## Data lines
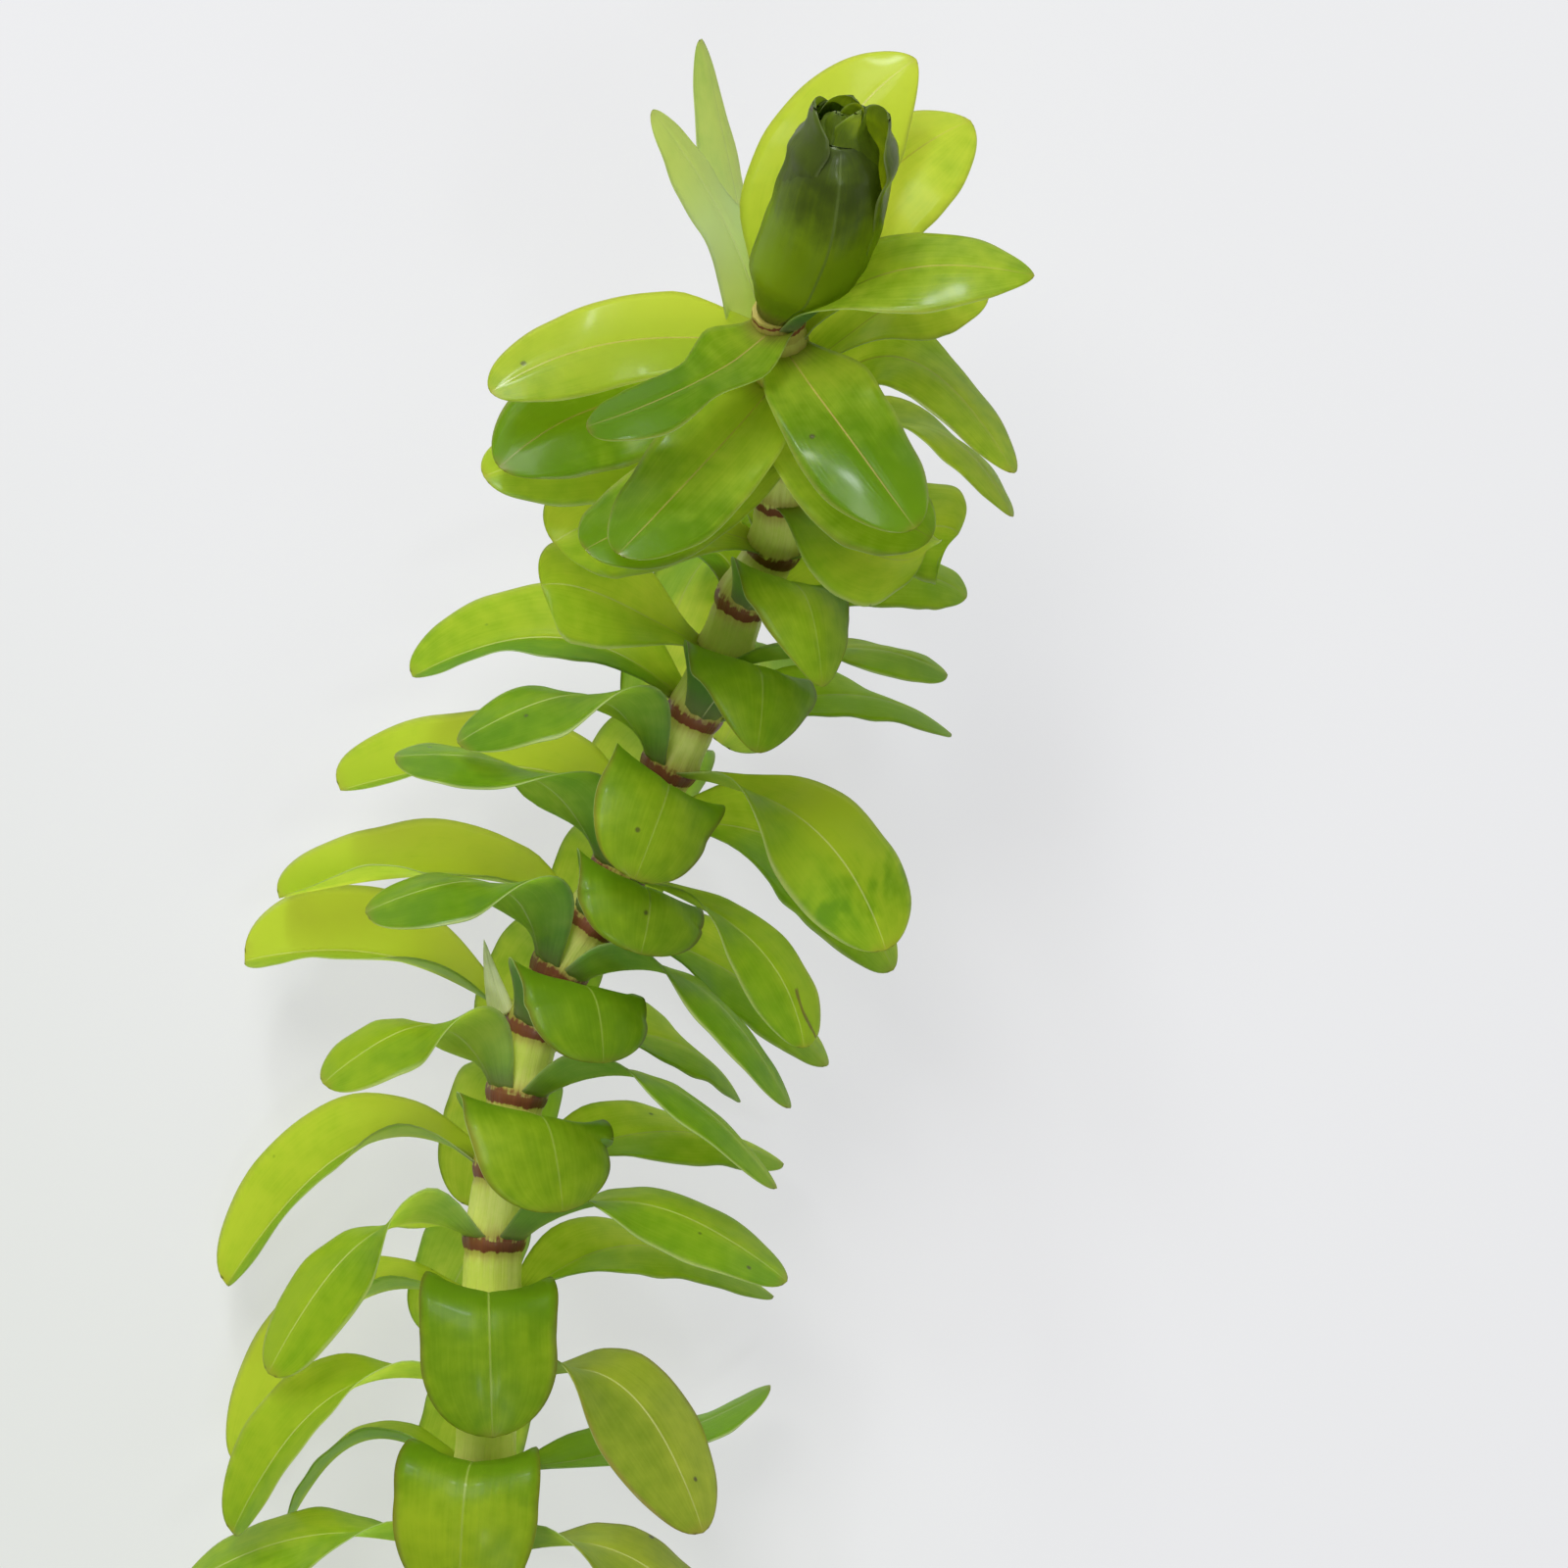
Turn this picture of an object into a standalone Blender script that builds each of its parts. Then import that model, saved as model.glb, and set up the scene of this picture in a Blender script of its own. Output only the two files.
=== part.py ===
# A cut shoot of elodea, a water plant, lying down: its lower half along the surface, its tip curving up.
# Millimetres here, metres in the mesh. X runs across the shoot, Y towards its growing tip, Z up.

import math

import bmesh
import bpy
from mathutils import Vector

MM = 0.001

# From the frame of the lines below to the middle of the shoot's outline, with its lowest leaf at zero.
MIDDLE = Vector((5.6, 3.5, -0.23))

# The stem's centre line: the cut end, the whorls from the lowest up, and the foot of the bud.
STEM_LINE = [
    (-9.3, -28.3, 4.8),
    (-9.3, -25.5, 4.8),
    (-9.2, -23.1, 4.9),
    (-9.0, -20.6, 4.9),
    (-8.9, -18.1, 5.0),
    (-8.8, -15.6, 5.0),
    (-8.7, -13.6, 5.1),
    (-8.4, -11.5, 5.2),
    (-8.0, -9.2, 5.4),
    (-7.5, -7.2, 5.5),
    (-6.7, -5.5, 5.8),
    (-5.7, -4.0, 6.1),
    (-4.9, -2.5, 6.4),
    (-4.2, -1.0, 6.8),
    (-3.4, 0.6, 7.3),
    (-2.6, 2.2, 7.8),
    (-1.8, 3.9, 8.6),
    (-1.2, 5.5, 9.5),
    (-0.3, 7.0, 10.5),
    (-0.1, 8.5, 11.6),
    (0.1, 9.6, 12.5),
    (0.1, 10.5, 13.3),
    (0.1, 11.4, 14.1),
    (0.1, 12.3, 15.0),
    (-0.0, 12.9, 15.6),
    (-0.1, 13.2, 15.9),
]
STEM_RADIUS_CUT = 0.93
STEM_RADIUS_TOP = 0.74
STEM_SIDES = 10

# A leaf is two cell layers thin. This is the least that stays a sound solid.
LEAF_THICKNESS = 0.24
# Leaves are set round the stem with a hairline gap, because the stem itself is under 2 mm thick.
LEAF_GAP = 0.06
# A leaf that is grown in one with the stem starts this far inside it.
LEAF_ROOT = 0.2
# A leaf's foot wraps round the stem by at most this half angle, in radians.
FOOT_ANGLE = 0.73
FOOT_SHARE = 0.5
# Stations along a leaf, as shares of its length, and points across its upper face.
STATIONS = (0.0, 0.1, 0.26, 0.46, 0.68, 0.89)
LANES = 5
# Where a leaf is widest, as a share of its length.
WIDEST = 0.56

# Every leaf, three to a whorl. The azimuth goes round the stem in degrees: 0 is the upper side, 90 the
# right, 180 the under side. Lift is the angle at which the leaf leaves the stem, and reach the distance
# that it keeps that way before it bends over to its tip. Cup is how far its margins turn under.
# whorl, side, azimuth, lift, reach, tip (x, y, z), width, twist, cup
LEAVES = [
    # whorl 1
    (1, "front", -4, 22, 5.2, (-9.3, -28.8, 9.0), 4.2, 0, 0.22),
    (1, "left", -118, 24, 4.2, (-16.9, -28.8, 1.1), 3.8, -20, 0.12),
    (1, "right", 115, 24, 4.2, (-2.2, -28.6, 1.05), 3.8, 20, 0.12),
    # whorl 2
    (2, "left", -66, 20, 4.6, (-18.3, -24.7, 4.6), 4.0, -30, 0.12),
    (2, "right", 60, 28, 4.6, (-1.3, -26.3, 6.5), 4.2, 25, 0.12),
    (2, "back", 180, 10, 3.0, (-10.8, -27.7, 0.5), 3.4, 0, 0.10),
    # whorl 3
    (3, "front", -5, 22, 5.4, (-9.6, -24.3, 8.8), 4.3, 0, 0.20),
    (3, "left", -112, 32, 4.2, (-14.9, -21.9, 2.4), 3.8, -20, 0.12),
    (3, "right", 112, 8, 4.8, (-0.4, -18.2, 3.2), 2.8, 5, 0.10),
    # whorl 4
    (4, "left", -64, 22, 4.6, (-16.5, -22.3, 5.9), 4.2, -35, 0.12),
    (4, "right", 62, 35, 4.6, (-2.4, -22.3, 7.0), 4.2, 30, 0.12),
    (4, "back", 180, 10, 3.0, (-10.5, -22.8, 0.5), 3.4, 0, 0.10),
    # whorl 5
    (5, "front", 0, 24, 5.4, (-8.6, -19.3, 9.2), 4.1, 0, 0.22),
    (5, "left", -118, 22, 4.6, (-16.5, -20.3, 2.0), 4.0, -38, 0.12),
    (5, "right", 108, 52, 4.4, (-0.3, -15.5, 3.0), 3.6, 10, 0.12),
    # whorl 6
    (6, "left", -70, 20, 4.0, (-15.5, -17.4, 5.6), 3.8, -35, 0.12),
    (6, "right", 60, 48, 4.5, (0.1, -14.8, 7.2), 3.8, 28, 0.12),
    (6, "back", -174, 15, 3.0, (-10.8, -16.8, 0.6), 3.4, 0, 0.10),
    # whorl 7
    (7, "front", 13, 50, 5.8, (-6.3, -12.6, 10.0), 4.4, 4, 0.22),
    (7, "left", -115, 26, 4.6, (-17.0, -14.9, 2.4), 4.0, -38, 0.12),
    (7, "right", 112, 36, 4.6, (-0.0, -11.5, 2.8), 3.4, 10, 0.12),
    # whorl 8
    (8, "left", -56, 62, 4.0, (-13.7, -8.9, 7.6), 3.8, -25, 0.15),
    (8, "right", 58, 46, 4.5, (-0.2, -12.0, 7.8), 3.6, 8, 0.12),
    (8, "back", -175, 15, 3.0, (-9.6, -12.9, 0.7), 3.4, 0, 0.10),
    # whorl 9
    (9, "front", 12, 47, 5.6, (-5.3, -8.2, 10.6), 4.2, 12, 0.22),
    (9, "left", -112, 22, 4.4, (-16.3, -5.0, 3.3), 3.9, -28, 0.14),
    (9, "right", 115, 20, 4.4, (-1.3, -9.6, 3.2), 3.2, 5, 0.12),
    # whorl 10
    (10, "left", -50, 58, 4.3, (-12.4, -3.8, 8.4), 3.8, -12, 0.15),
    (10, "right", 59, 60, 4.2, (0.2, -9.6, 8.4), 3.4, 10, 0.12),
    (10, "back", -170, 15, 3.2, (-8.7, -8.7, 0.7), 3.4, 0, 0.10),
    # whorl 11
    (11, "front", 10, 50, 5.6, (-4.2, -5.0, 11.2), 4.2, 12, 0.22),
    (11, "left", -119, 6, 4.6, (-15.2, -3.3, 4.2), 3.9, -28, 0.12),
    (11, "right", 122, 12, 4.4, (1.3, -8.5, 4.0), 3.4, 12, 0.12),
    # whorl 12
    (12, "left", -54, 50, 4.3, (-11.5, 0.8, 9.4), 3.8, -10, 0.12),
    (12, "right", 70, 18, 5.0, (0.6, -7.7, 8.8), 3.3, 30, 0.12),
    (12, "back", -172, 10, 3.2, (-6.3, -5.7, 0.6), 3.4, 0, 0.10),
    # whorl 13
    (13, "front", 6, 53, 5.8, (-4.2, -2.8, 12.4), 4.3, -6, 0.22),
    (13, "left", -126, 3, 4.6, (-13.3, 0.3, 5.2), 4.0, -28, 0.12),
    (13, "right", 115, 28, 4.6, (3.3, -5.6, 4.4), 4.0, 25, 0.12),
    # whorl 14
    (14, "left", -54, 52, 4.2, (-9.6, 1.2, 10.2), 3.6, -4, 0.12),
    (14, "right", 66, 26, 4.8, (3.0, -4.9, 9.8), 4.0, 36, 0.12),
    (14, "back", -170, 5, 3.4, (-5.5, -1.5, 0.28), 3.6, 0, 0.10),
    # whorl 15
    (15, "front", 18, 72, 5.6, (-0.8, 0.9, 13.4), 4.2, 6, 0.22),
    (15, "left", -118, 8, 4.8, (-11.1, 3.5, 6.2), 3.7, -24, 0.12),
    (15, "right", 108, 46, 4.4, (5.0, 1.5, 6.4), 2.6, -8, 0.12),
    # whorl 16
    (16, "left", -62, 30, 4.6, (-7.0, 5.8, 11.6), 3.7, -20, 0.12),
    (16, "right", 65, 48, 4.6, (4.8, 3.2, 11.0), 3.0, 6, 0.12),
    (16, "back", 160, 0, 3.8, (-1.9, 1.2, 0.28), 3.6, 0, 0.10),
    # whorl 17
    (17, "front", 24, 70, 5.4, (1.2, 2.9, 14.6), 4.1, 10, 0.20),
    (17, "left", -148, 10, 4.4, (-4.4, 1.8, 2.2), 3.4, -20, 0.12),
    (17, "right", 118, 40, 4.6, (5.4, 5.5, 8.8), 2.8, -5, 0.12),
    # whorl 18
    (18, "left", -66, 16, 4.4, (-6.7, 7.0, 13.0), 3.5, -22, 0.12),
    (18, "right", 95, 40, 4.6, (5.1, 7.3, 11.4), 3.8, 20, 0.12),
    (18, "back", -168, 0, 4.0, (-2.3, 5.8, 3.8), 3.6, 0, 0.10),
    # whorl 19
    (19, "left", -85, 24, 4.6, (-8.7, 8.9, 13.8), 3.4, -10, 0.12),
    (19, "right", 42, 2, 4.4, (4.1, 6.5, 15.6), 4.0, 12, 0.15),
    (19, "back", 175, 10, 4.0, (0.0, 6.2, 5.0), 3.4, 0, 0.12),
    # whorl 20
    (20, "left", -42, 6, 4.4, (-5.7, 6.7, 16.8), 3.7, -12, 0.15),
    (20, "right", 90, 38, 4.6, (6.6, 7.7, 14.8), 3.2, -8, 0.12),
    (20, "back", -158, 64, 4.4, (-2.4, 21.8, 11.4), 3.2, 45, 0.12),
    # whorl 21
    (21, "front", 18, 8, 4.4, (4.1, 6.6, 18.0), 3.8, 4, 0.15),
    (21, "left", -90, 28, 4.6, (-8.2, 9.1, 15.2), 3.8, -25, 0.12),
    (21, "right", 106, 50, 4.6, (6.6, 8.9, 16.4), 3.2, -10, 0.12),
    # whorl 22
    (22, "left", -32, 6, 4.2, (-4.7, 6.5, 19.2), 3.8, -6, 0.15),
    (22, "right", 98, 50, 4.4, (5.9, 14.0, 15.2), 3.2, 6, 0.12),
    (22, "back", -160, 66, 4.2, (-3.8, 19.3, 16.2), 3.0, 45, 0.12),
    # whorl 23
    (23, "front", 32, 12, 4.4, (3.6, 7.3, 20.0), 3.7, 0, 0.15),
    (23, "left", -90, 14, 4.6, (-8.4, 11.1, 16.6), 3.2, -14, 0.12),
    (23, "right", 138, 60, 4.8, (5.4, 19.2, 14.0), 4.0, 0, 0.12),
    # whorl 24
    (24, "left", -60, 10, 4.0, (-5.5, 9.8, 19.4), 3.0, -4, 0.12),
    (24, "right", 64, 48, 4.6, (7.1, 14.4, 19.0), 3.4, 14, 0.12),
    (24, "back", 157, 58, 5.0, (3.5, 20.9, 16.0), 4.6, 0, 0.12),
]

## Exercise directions
Please write out exactly the lines from the start of the data through the line that contains "MIDDLE = Vector((5.6, 3.5, -0.23))", both ends included, and nothing else.

## Task answer
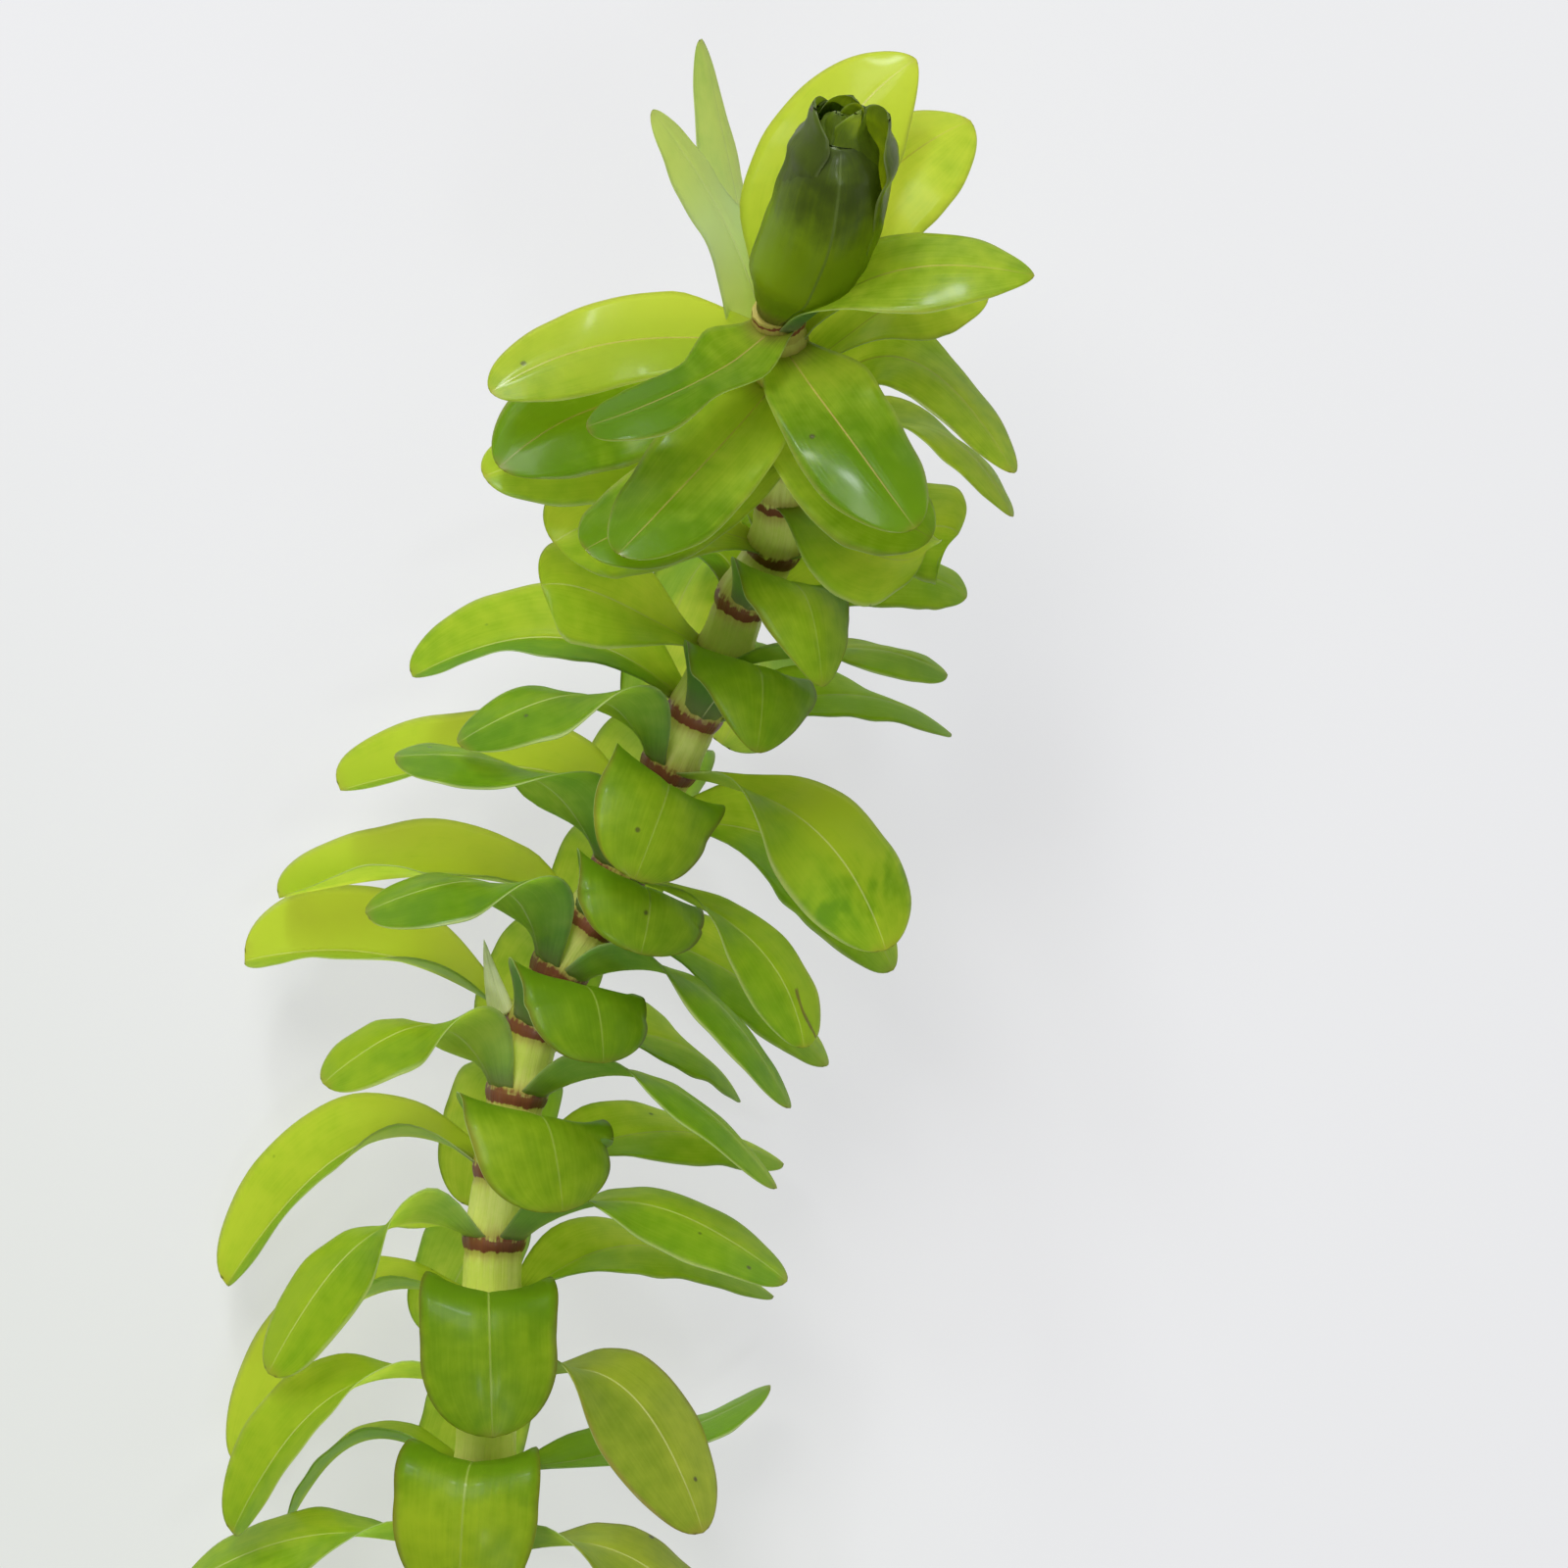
Turn this picture of an object into a standalone Blender script that builds each of its parts. Then import that model, saved as model.glb, and set up the scene of this picture in a Blender script of its own. Output only the two files.
=== part.py ===
# A cut shoot of elodea, a water plant, lying down: its lower half along the surface, its tip curving up.
# Millimetres here, metres in the mesh. X runs across the shoot, Y towards its growing tip, Z up.

import math

import bmesh
import bpy
from mathutils import Vector

MM = 0.001

# From the frame of the lines below to the middle of the shoot's outline, with its lowest leaf at zero.
MIDDLE = Vector((5.6, 3.5, -0.23))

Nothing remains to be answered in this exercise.